Deafening
- First edition
- Author: Frances Itani
- Language: English
- Genre: Novel
- Publisher: HarperCollins Canada & Kaiser (USA)
- Publication date: 1 August 2003
- Publication place: Canada
- Media type: Print (hardback & paperback) also Audio Book
- Pages: 378
- ISBN: 0-00-200539-5
- OCLC: 52375316

= Deafening (novel) =

2003 novel by Frances Itani

Deafening is a 2003 novel written by Frances Itani.

The novel is set prior to World War I in the small Ontario town of Deseronto, where the O'Neil family owns a hotel. The book follows the story of Grania O'Neil, a girl who lost her hearing when she was five years old as a result of contracting scarlet fever. The novel follows Grania and her family as they learn to accept and adapt to her as a non-hearing person. The first part of the novel establishes the central role Grania's grandmother, known as "Mamo," plays in helping Grania acquire and understand the language of the hearing world, and in convincing Grania's parent to send her to the School for the Deaf in a nearby city. Though the separation from her family is initially traumatic for Grania, the School for the Deaf opens a world of friendship, opportunity and love for Grania.

The second half of the novel alternates between Grania's narrative and that of her young husband, Jim, who becomes a stretcher bearer in the First World War. The novel parallels her struggle with the hearing world with Jim's struggle to survive, in mind and body, the staggering, soul-killing horror of war.

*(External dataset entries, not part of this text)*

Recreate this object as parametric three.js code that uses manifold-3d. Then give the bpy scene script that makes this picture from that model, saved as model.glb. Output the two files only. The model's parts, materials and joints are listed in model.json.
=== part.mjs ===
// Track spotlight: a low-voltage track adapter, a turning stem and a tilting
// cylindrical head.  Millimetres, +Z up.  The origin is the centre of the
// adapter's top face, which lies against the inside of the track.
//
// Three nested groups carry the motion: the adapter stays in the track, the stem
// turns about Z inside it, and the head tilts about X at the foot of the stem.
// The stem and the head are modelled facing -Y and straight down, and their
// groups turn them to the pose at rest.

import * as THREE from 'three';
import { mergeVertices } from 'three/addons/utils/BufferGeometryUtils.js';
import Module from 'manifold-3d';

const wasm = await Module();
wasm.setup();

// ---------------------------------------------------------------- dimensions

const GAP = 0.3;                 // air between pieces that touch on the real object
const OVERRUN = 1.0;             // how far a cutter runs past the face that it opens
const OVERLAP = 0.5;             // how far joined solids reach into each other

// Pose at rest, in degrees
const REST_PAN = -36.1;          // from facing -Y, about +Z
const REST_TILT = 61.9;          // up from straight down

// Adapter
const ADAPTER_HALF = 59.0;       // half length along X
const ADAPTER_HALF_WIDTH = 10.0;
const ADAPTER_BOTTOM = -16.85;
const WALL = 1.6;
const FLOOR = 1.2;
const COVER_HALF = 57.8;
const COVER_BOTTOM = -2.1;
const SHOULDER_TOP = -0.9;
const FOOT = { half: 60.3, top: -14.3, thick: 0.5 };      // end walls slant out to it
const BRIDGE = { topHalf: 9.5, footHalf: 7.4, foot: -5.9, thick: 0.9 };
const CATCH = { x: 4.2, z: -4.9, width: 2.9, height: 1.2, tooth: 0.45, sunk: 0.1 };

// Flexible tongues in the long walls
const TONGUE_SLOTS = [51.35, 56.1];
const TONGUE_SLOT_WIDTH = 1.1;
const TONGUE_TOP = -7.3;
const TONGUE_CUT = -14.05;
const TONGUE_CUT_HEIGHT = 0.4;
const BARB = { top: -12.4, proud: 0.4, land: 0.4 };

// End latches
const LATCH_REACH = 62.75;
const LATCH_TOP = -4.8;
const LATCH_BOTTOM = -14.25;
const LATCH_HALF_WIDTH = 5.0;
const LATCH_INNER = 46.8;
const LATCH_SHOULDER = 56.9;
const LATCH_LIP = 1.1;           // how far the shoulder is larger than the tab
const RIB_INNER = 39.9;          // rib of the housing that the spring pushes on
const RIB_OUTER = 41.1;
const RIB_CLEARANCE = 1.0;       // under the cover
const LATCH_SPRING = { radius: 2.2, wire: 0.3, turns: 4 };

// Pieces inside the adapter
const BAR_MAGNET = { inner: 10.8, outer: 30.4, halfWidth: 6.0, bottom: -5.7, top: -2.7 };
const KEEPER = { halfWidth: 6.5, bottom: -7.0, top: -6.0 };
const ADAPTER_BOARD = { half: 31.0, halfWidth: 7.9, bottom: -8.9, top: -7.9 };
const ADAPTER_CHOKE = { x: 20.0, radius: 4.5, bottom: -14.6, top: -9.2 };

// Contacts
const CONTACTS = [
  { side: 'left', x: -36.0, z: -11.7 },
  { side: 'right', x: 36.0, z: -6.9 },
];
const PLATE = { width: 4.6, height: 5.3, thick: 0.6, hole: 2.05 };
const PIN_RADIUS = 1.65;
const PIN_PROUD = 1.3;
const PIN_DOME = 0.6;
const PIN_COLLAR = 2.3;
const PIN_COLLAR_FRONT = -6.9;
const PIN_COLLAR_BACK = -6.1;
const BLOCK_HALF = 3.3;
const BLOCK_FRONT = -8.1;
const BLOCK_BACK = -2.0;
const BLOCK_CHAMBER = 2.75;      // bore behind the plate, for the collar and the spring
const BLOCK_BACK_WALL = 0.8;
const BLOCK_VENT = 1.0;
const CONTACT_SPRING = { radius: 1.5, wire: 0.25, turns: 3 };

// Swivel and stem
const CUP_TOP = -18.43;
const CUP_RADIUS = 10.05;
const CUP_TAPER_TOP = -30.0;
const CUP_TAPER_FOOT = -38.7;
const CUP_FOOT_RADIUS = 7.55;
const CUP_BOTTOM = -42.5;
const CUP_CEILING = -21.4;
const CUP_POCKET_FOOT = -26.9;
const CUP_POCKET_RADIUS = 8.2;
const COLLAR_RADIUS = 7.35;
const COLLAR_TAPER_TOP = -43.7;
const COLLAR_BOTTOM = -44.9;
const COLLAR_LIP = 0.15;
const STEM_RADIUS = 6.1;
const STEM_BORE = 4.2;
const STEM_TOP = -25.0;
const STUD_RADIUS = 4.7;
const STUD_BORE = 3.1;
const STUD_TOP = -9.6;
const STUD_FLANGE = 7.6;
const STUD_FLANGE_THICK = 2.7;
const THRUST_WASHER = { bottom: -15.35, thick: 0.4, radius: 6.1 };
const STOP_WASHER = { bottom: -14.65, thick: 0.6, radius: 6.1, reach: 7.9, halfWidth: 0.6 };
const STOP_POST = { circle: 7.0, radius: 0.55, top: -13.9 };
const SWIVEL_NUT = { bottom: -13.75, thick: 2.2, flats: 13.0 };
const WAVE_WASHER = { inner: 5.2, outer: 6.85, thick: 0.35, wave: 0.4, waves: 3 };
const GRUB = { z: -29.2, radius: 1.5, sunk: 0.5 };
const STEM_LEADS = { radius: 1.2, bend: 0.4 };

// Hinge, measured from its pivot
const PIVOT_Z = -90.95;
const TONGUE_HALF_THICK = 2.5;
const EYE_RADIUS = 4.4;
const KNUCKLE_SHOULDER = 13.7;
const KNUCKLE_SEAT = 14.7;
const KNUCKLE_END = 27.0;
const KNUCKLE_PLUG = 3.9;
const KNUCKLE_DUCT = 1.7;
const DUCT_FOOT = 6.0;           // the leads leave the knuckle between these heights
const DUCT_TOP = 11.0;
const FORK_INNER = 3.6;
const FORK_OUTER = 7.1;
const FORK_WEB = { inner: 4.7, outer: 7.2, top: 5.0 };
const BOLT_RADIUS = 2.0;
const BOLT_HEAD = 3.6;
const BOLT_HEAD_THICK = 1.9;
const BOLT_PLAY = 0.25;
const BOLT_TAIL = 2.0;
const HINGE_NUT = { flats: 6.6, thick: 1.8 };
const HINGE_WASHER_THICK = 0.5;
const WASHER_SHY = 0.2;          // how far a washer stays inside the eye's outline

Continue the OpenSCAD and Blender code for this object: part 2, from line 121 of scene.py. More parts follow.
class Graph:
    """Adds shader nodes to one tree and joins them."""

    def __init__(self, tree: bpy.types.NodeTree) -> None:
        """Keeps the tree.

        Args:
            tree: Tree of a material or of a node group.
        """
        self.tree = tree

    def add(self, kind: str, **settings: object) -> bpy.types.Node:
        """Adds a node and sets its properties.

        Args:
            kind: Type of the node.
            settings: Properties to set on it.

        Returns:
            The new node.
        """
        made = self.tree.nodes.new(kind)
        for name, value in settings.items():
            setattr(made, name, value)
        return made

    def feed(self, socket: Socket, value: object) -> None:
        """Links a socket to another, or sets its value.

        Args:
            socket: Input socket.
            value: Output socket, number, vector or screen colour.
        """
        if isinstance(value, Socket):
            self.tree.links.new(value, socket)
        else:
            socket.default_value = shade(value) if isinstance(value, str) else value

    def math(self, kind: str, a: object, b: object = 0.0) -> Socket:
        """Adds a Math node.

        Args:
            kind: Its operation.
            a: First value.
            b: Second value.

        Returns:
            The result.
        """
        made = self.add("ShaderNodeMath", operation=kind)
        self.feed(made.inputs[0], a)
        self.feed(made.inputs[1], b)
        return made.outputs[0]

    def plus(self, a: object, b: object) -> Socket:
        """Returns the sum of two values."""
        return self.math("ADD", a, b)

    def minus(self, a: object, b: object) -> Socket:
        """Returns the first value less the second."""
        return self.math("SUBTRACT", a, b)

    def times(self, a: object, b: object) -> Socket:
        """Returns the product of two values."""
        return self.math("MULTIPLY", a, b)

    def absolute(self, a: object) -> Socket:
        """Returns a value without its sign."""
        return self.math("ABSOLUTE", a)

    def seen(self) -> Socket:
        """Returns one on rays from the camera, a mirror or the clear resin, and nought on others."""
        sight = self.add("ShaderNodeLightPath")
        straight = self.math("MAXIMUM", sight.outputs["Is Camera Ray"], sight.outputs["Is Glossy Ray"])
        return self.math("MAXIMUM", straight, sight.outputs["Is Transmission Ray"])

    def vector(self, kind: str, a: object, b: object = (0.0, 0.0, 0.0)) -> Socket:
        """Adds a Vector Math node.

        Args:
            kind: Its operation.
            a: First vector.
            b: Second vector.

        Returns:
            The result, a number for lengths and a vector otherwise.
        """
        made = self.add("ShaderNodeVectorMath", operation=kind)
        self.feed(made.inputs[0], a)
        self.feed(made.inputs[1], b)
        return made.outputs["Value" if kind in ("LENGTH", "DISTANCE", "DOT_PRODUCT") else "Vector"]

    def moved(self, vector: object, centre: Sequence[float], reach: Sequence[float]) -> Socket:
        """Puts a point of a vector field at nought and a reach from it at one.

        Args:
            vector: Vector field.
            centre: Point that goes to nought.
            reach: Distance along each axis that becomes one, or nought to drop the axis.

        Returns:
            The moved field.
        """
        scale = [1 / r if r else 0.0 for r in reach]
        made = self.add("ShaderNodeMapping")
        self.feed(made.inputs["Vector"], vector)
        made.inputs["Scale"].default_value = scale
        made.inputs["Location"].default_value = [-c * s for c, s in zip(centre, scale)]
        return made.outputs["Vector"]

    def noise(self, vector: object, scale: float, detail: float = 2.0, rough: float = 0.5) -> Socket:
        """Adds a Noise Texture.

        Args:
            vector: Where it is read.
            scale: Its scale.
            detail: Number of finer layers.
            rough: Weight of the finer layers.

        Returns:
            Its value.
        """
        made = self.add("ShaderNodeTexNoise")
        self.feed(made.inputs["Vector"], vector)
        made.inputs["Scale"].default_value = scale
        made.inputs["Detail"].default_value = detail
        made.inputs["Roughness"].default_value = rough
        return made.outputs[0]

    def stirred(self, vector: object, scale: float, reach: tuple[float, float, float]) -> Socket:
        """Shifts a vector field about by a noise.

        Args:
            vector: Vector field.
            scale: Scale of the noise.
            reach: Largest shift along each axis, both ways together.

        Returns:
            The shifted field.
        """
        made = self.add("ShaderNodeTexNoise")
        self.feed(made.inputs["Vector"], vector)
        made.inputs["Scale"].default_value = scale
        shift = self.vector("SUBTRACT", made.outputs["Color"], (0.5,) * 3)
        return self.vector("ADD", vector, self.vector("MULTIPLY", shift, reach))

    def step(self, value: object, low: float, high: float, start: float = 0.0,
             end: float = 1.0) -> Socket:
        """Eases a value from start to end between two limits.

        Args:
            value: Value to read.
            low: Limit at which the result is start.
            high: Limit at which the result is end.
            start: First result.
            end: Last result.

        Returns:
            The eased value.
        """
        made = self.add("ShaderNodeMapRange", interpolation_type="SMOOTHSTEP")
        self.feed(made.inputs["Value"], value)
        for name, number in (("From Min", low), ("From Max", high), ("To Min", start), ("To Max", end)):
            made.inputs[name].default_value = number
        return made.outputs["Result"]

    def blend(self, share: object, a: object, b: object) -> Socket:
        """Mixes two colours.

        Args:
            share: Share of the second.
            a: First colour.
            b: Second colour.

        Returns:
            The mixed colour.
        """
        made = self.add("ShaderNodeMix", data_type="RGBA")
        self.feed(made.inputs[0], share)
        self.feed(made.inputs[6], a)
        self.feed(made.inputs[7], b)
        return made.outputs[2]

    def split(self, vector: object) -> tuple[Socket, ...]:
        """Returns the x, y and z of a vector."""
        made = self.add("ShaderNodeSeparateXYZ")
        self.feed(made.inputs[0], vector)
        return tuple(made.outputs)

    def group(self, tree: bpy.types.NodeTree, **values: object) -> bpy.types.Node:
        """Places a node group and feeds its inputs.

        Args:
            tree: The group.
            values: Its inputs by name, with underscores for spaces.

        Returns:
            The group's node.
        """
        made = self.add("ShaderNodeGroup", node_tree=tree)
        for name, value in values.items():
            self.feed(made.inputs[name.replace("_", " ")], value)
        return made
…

==Awards and recognition==
- 2004 Commonwealth Writers' Prize for Best Book (Caribbean & Canada region).
- Shortlisted for the William Saroyan International Literary Prize, 2005.
- Shortlisted for International Dublin Literary Award.
- Deafening was chosen for inclusion in Canada Reads 2006, where it was championed by lawyer and author Maureen McTeer. Une coquille de silence, the French-language translation of Deafening, was chosen for inclusion in Le combat des livres 2006, where it was also championed by McTeer.